Timely and Useful Content

As a community organizer, what you offer needs to be relevant, timely, moving, and worthwhile. The participant needs to have faith that you will be providing such an experience or they will drop you. Let’s face it, there is very little assumed personal pain associated with not attending virtual events.

Facilitation

You’ll probably need to be actively involved in your community during the beginning. Smaller, newer communities might need some help with facilitation before they’re ready to be fully self-directed. All the activities including communications, that are organized by the community organizers fall under the category of facilitation. As the organizer, active involvement also shows that you care.

Keep it Fresh

Shared goals and interests will keep people around—but not necessarily active. You’ll need to spice up your gatherings with the unexpected: with incentives, or perhaps games and prizes. You’ll need to generate regular content and invite your participants to do the same.

Choices and autonomy

It’s worth repeating that people today are presented with a continuous stream of content to choose from. Despite the challenge to focus on any one thing, it’s clear that we are in an age where learning and experience of culture are self-directed.  Organizers need to provide their people with choices and let them take the path they are most comfortable with.

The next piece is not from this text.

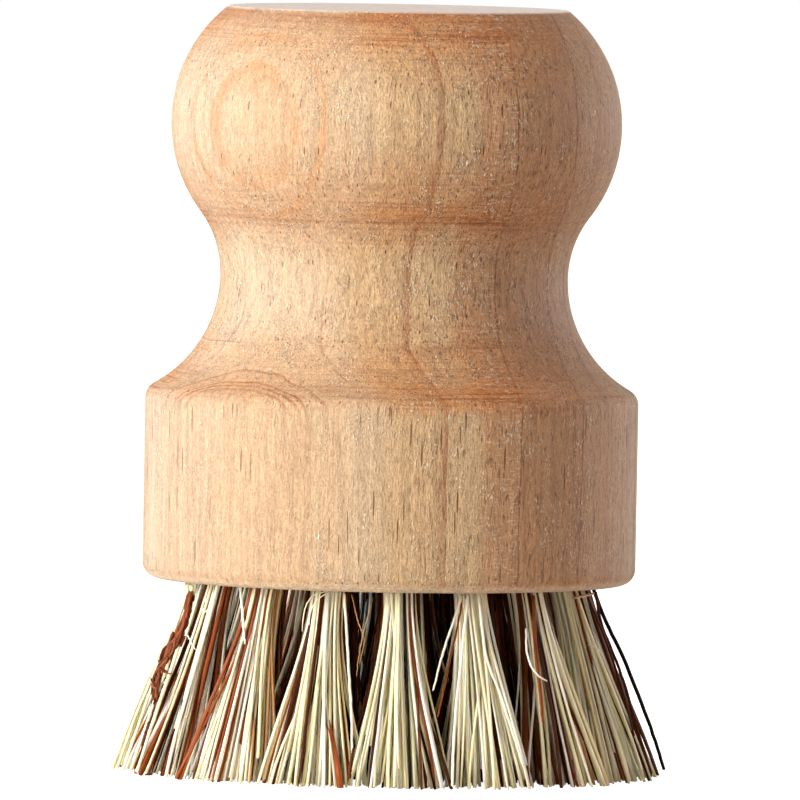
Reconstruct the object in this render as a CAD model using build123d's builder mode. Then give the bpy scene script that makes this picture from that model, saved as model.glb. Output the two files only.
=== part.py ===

During this global pandemic, it’s clear that people need to connect, share stories, and exchange ideas. Whether through group Zoom calls for special events, collective live video dance parties, or communal singing from balconies, people are reaching out and connecting. There’s a lot to learn from what’s happening around us!

Virtual communities are a powerful way to connect with individuals, spread knowledge, build new, and sustain old relationships. They are valuable sources of information and opinions, producers of data and content. But, most importantly, they are a necessary component of personal and professional life in a world that feels increasingly interconnected every day.